Introduction: why do tree species coexist?
The question of why there is more than one plant species on Earth is probably not one for ecology. Rather, it would appear to us at least that it is up to systems biology and evolutionary biology to explain why the enormous variation in structure and function exhibited by individual plants – a variation that makes sense given the huge range of physical environments that they occupy – occurs primarily as species-to-species variation, rather than as variation among ecotypes via local adaptation, or variation among individuals via phenotypic plasticity. However, given that plant species are so very different, the question of why we appear to observe the long-term co-occurrence of multiple species in the same region certainly is a question for ecology, so much so that the paradox of coexistence has remained central to community ecology for decades (e.g. Gause 1934; Grubb 1977; Hutchinson 1961; MacArthur 1970).

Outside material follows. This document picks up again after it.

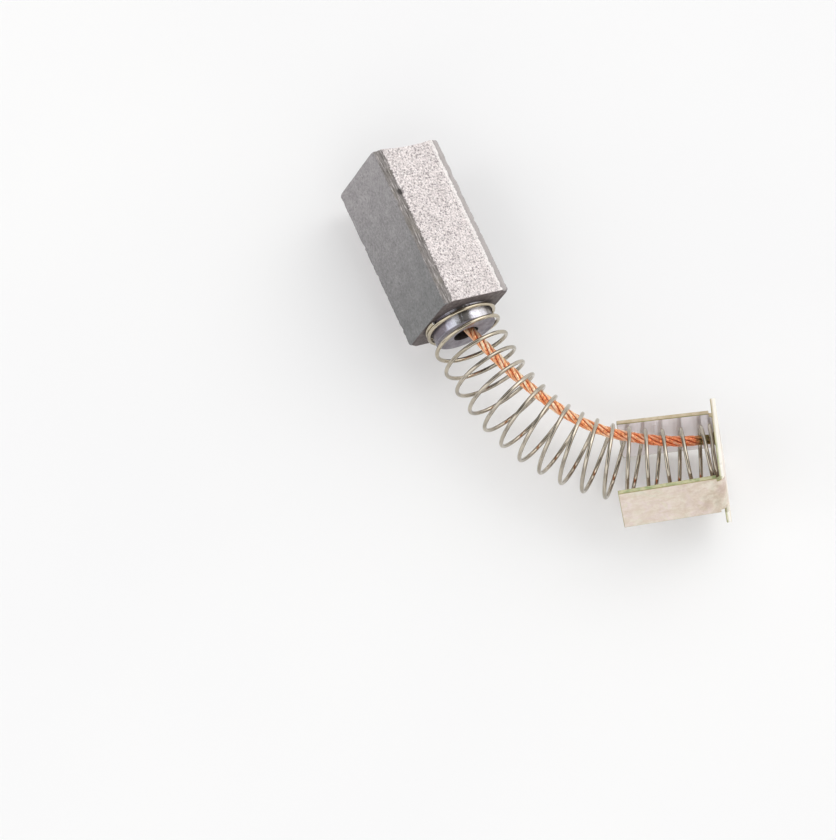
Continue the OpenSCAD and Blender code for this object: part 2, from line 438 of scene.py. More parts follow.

An important recent development has been the realisation, thanks to neutral theory, that the long-term co-occurrence of multiple taxonomic species is not, by itself, a paradox at all (Chave 2004; Hubbell 2001). We now know that it could take an enormous amount of time for a mixed community to drift to monodominance in any one region, if species were indistinguishable in terms of their traits. But this still leaves the challenge of explaining why we observe the long-term co-occurrence of species that are measurably different in traits that obviously affect fitness, such as growth, mortality and reproductive rates (see Purves & Turnbull 2010). Theoretical ecology has provided one kind of answer to this question, by identifying a suite of fundamental mechanisms that can maintain the coexistence of multiple species (Chesson 2000a). Although it is likely that there are new mechanisms still to be discovered, theoretical ecologists are almost entirely agreed that coexistence requires some form of negative feedback: if one species becomes too dominant, its performance declines, which in turn reduces its abundance; the opposite occurs for species that drift to abundances that are too low (Chesson 2000a; and for forests see Dislich, Johst & Huth 2010). In the presence of such negative feedbacks, communities can exhibit stable coexistence of multiple species, where the community exhibits a typical mixture of species (or mixture of traits) that it tends to return to after perturbations.